» **Exercise brief**:
Begin with the line that contains "for (const row" and continue down through the line that contains "cad_parts[node].hide_render = cad_parts[node].hide_viewport"; reproduce those lines exactly and only those.

» **Dataset excerpt**:
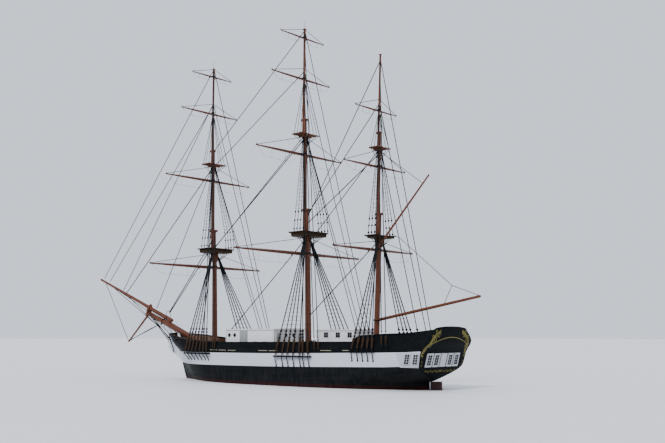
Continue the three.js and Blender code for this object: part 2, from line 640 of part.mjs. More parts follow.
// Spanker gaff and boom, from their collars on the mizzen lower mast
function buildSpankerSpar(jaw, end, innerRadius, outerRadius) {
  const { ring, x } = buildCollar('mizzen', 'lower', jaw);
  const body = spar([x - 70, 0, jaw], [end[0], 0, end[1]], innerRadius, outerRadius, 10);
  return join(ring, body.subtract(mastBore('mizzen', 'lower')));
}
add('spanker_gaff', buildSpankerSpar(GAFF.jaw, GAFF.peak, GAFF.innerRadius, GAFF.outerRadius), 'spar');
add('spanker_boom', buildSpankerSpar(BOOM.jaw, BOOM.end, BOOM.innerRadius, BOOM.outerRadius), 'spar');

// Bowsprit, jibboom, dolphin striker and bobstays

const slope = (low, high) => Math.atan2(high[1] - low[1], high[0] - low[0]);
const bowspritTilt = slope(BOWSPRIT.heel, BOWSPRIT.end);
const jibAxis = [[JIBBOOM.heel[0], 0, JIBBOOM.heel[1]], [JIBBOOM.tip[0], 0, JIBBOOM.tip[1]]];
const jib = spar(...jibAxis, JIBBOOM.heelRadius, JIBBOOM.tipRadius);
const jibBore = spar(...jibAxis, bored(JIBBOOM.heelRadius), bored(JIBBOOM.tipRadius), 16);

function buildBowsprit() {
  const cap = box(BOWSPRIT_CAP.size, [BOWSPRIT_CAP.at[0], 0, BOWSPRIT_CAP.at[1]], bowspritTilt);
  return stood(join(bowspritBody, cap).subtract(jibBore), 'main');
}
const bowsprit = add('bowsprit', buildBowsprit(), 'spar');

function buildJibboom() {
  const saddle = box([260, 110, 200], [JIBBOOM.heel[0] + 260, 0, JIBBOOM.heel[1] - 40], bowspritTilt);
  return join(jib, saddle.subtract(shifted(bowsprit, [0, 0, GAP])));
}
add('jibboom', buildJibboom(), 'spar');

const striker = spar([STRIKER.top[0], 0, STRIKER.top[1]], [STRIKER.tip[0], 0, STRIKER.tip[1]],
  STRIKER.topRadius, STRIKER.tipRadius, 8);
add('dolphin_striker', striker.subtract(shifted(bowsprit, [GAP, 0, -GAP])), 'spar');

function buildBobstays() {
  const [low, high] = [BOBSTAY.low, BOBSTAY.high];
  const bars = [-1, 1].map((sign) => spar([low[0], sign * BOBSTAY.spread, low[1]], [high[0], sign * BOBSTAY.spread, high[1]],
    BOBSTAY.radius, BOBSTAY.radius, 8));
  const tie = box([60, 2 * BOBSTAY.spread, 50], [high[0] - 160, 0, high[1] - 130], bowspritTilt);
  return join(bars, tie).subtract(shifted(bowsprit, [0, 0, -GAP])).subtract(shifted(knee, [0, 0, GAP]))
    .subtract(shifted(knee, [0, GAP, 0])).subtract(shifted(knee, [0, -GAP, 0]));
}
add('bobstays', buildBobstays(), 'iron');

// Main stays. Each is a rod; the forestay has two legs that pass either side of the topmast.
function buildForestay() {
  const legs = forestayLegs(STAY);
  const heart = spar([18460, 0, 3802], [18575, 0, 3682], 60, 60, 8);
  return join(legs, heart, rod([18530, 0, 3730], [18640, 0, 3480], 24));
}
const spread = (piece, cutters) => cutters.reduce((left, [cutter, offset]) => left.subtract(shifted(cutter, offset)), piece);
add('forestay', spread(buildForestay(), [[jib, [0, 0, GAP]], [masts.fore.lower, [GAP, 0, 0]],
  [masts.fore.lower, [0, GAP, 0]], [masts.fore.lower, [0, -GAP, 0]]]), 'rope');

// Single stays: name, upper end, lower end, what each end stands on
const STAYS = [
  ['mainstay', [7480, 7500], [13153, 2745], masts.main.lower, null],
  ['mizzen_stay', [2830, 6990], [7500, 3300], masts.mizzen.lower, masts.main.lower],
  ['fore_topmast_stay', [14870, 12020], [22759, 5000], masts.fore.top, jib],
  ['main_topmast_stay', [7700, 12690], [14620, 7360], masts.main.top, masts.fore.lower],
  ['mizzen_topmast_stay', [2790, 11200], [7600, 8100], masts.mizzen.top, masts.main.lower],
];
for (const [name, high, low, upper, lower] of STAYS) {
  const cuts = [[upper, [GAP, 0, 0]]];
  if (lower) cuts.push([lower, lower === jib ? [0, 0, GAP] : [-GAP, 0, 0]]);
  add(name, spread(rod([high[0], 0, high[1]], [low[0], 0, low[1]]), cuts), 'rope');
}

// Channels with bars, deadeyes and chain plates, on both sides. All that stands on a channel
// leans inboard, towards the masthead that its shroud leads to.

function deckSide(x) {
  const { stern, bow } = LEVELS[DECK_LEVEL];
  return side(DECK_LEVEL, (x - stern) / (bow - stern))[1];
}

function bar(start, end, wide, thick) {
  const [from, to] = [new THREE.Vector3(...start), new THREE.Vector3(...end)];
  const along = to.clone().sub(from);
  const geometry = new THREE.BoxGeometry(wide, thick, along.length());
  geometry.applyQuaternion(new THREE.Quaternion().setFromUnitVectors(new THREE.Vector3(0, 0, 1), along.normalize()));
  geometry.translate(...from.add(to).divideScalar(2).toArray());
  return solid(geometry);
}

function buildChannel({ mast, z, out, eye, lower, back }) {
  const m = MASTS[mast];
  const edge = (x) => deckSide(x) + out;
  const rows = [...lower, ...back];
  const [first, last] = [rows[0] + CHANNEL.margin, rows[rows.length - 1] - CHANNEL.margin];
  const xs = [first, ...rows, last];
  const outline = [...xs.map((x) => [x, edge(x)]), ...xs.toReversed().map((x) => [x, deckSide(x) - 35])];
  const pieces = [slab(outline.reverse(), CHANNEL.thick, z - CHANNEL.thick / 2)];
  for (const x of rows) {
    const head = lower.includes(x) ? [m.cap[0], 120, m.top - 100] : [m.topHead[0], 80, m.cross];
    const foot = [x, edge(x) - 30, z];
    const at = (level) => foot.map((value, k) => value + (head[k] - value) * (level - z) / (head[2] - z));
    const { wide, thick, foot: low, neck } = SHROUD_BAR;
    pieces.push(rod(foot, at(eye + DEADEYE.rise * (DEADEYE.count - 1)), 16));
    pieces.push(bar(at(z + low), at(eye - neck), wide, thick));
    for (let n = 0; n < DEADEYE.count; n += 1) {
      const [ex, ey, ez] = at(eye + DEADEYE.rise * n);
      const half = DEADEYE.thick / 2;
      pieces.push(spar([ex, ey - half, ez], [ex, ey + half, ez], DEADEYE.radius, DEADEYE.radius, 8));
    }
    pieces.push(rod(foot, [x, edge(x) - out + 10, z - CHANNEL.drop], 14));
  }
  return join(pieces).subtract(shifted(hull, [0, GAP, 0])).subtract(shifted(bulwark, [0, GAP, 0]));
}
for (const row of CHANNELS) {
  const channel = buildChannel(row);
  add(`port_${row.mast}_channel`, channel, 'iron');
  add(`starboard_${row.mast}_channel`, reflected(channel), 'iron');
}

export default model;
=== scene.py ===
"""Looks of a full-rigged tall ship: planked hull, spars, rigging and deck fittings, set on its CAD solids."""

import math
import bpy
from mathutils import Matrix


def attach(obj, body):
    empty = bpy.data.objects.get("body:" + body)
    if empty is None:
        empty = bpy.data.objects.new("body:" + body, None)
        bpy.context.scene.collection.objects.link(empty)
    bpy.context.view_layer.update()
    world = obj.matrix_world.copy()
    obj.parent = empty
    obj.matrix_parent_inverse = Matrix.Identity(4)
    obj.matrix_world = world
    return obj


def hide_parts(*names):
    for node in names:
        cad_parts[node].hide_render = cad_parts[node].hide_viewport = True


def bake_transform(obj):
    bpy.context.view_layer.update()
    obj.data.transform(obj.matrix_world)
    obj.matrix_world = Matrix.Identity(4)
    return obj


bl_info = {
    "name": "Tall Ship",
    "version": (1, 0, 0),
    "blender": (4, 5, 0),
    "location": "3D View > Sidebar > Tall Ship",
    "description": "Builds the planked hull, spars, rigging and fittings of a full-rigged ship",
    "category": "Add Mesh",
}

import bmesh
import bpy
from mathutils import Euler, Vector

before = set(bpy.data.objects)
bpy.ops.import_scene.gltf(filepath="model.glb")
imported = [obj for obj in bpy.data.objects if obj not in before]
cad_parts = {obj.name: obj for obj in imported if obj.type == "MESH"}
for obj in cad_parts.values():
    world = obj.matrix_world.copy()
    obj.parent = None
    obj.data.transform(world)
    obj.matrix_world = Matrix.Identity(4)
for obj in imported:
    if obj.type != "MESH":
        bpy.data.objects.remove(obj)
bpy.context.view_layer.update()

# Hull lines, in metres: +X to the bow, +Y to port, +Z up, z 0 at the waterline
HALF_BEAM = 2.25
WALL = 0.07                      # thickness of the bulwarks
SHEER = [                        # x, lower edge of the white band, deck edge, rail
    (-1.25, 1.100, 1.775, 2.705), (0, 1.080, 1.705, 2.550), (1.3, 1.030, 1.672, 2.517),
    (2.875, 1.001, 1.641, 2.425), (3.1, 0.999, 1.639, 2.160), (5.9, 0.950, 1.592, 2.130),
    (8.475, 0.922, 1.557, 2.117), (12.1, 0.907, 1.540, 2.097), (13.5, 0.903, 1.540, 2.150),
    (14.9, 0.900, 1.542, 2.262), (16.4, 0.900, 1.546, 2.425), (17.9, 0.900, 1.550, 2.610),
]
BAND_LOW, BAND_HIGH, RAIL = 1, 2, 3
KNOTS = (0, 0.04, 0.1, 0.2, 0.35, 0.5, 0.65, 0.78, 0.87, 0.94, 0.98, 1)
LEVELS = [                       # height or sheer line, x at the stern, x at the stem, half-breadths
    (-1.75, 0.12, 15.5, (0.027,) * 12),
    (-1.56, 0.12, 15.9, (0.027, 0.03, 0.05, 0.13, 0.34, 0.46, 0.41, 0.22, 0.09, 0.04, 0.03, 0.027)),
    (-1.05, 0.12, 16.33, (0.027, 0.06, 0.15, 0.42, 0.78, 0.88, 0.82, 0.54, 0.26, 0.09, 0.045, 0.027)),
    (-0.45, 0.12, 16.58, (0.027, 0.12, 0.33, 0.66, 0.92, 0.98, 0.94, 0.7, 0.41, 0.18, 0.08, 0.027)),
    (0.0, 0.12, 16.68, (0.027, 0.24, 0.5, 0.78, 0.96, 1, 0.97, 0.77, 0.49, 0.23, 0.1, 0.027)),
    (0.335, 0.12, 16.82, (0.027, 0.42, 0.64, 0.84, 0.965, 1, 0.98, 0.83, 0.59, 0.28, 0.12, 0.027)),
    (0.4, -0.18, 16.85, (0.027, 0.46, 0.67, 0.85, 0.965, 1, 0.98, 0.84, 0.6, 0.29, 0.13, 0.028)),
    ("low", -0.62, 17.06, (0.77, 0.775, 0.785, 0.845, 0.95, 0.99, 0.985, 0.915, 0.7, 0.35, 0.16, 0.03)),
    ("deck", -0.81, 17.27, (0.81, 0.8, 0.79, 0.825, 0.925, 0.975, 0.975, 0.925, 0.82, 0.46, 0.185, 0.035)),
    ("middle", -1.12, 17.48, (0.77, 0.75, 0.725, 0.77, 0.895, 0.95, 0.955, 0.9, 0.81, 0.585, 0.315, 0.045)),
    ("rail", -1.2, 17.72, (0.545, 0.665, 0.69, 0.71, 0.845, 0.89, 0.9, 0.84, 0.735, 0.62, 0.4, 0.055)),
]
STRAKE = (0, 2, 6, 10, 13, 15.5, 16, 21, 26, 29.5, 33)    # plank number at each level
BAND_LEVEL, DECK_LEVEL, RAIL_LEVEL = 7, 8, 10
BOOT_LEVEL = 5                   # the skin is searched from here up
PER_LEVEL = (2, 3, 3, 3, 3, 1, 5, 5, 4, 4)    # rows of points between two levels
CAMBER = 0.06                    # how far the stern bulges aft at its middle
STERN_FOOT, STERN_TOP = 0.41, 2.699    # heights between which the stern bulges
DECK_RISE = {"main": 0.04, "poop": 0.35}      # middle of a deck above its edge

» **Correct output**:
for (const row of CHANNELS) {
  const channel = buildChannel(row);
  add(`port_${row.mast}_channel`, channel, 'iron');
  add(`starboard_${row.mast}_channel`, reflected(channel), 'iron');
}

export default model;
=== scene.py ===
"""Looks of a full-rigged tall ship: planked hull, spars, rigging and deck fittings, set on its CAD solids."""

import math
import bpy
from mathutils import Matrix


def attach(obj, body):
    empty = bpy.data.objects.get("body:" + body)
    if empty is None:
        empty = bpy.data.objects.new("body:" + body, None)
        bpy.context.scene.collection.objects.link(empty)
    bpy.context.view_layer.update()
    world = obj.matrix_world.copy()
    obj.parent = empty
    obj.matrix_parent_inverse = Matrix.Identity(4)
    obj.matrix_world = world
    return obj


def hide_parts(*names):
    for node in names:
        cad_parts[node].hide_render = cad_parts[node].hide_viewport = True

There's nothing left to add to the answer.